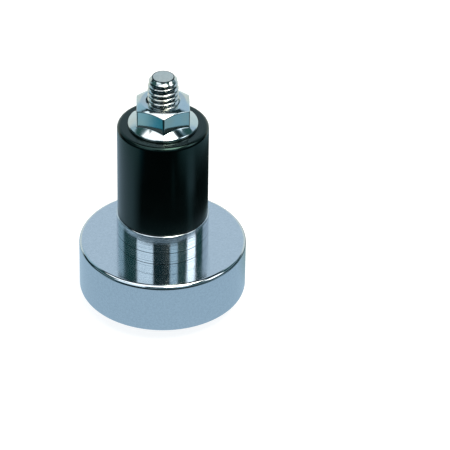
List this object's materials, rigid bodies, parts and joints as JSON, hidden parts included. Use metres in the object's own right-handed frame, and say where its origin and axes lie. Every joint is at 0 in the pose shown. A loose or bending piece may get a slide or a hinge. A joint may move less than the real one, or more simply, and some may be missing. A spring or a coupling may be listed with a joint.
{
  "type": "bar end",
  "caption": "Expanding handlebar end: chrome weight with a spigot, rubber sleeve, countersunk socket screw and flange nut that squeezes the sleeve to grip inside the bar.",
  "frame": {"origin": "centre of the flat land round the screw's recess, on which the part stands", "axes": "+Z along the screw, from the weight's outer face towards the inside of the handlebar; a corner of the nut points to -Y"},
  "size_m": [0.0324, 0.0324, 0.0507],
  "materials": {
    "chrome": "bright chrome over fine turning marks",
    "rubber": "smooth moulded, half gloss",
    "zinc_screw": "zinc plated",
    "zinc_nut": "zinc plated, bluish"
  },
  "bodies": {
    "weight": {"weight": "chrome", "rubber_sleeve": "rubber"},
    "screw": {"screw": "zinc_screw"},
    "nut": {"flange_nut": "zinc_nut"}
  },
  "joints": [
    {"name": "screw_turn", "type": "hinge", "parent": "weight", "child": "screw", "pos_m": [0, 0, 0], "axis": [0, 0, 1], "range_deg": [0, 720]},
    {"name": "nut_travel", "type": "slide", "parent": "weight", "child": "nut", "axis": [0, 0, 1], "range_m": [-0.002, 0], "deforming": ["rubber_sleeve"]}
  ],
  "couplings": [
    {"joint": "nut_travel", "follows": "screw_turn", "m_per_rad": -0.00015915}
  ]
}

○ ○ ○ ○ ○

* [Task statement] The lines above should be duplicated exactly.

* [Answer to this problem]
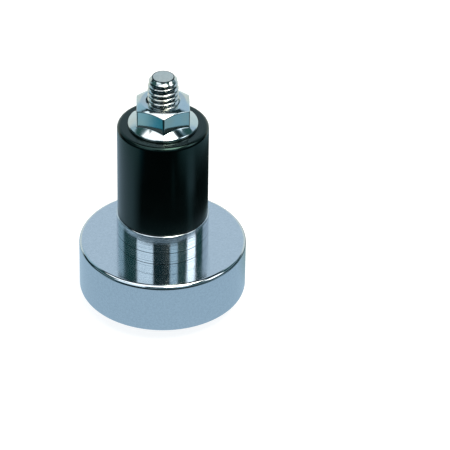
List this object's materials, rigid bodies, parts and joints as JSON, hidden parts included. Use metres in the object's own right-handed frame, and say where its origin and axes lie. Every joint is at 0 in the pose shown. A loose or bending piece may get a slide or a hinge. A joint may move less than the real one, or more simply, and some may be missing. A spring or a coupling may be listed with a joint.
{
  "type": "bar end",
  "caption": "Expanding handlebar end: chrome weight with a spigot, rubber sleeve, countersunk socket screw and flange nut that squeezes the sleeve to grip inside the bar.",
  "frame": {"origin": "centre of the flat land round the screw's recess, on which the part stands", "axes": "+Z along the screw, from the weight's outer face towards the inside of the handlebar; a corner of the nut points to -Y"},
  "size_m": [0.0324, 0.0324, 0.0507],
  "materials": {
    "chrome": "bright chrome over fine turning marks",
    "rubber": "smooth moulded, half gloss",
    "zinc_screw": "zinc plated",
    "zinc_nut": "zinc plated, bluish"
  },
  "bodies": {
    "weight": {"weight": "chrome", "rubber_sleeve": "rubber"},
    "screw": {"screw": "zinc_screw"},
    "nut": {"flange_nut": "zinc_nut"}
  },
  "joints": [
    {"name": "screw_turn", "type": "hinge", "parent": "weight", "child": "screw", "pos_m": [0, 0, 0], "axis": [0, 0, 1], "range_deg": [0, 720]},
    {"name": "nut_travel", "type": "slide", "parent": "weight", "child": "nut", "axis": [0, 0, 1], "range_m": [-0.002, 0], "deforming": ["rubber_sleeve"]}
  ],
  "couplings": [
    {"joint": "nut_travel", "follows": "screw_turn", "m_per_rad": -0.00015915}
  ]
}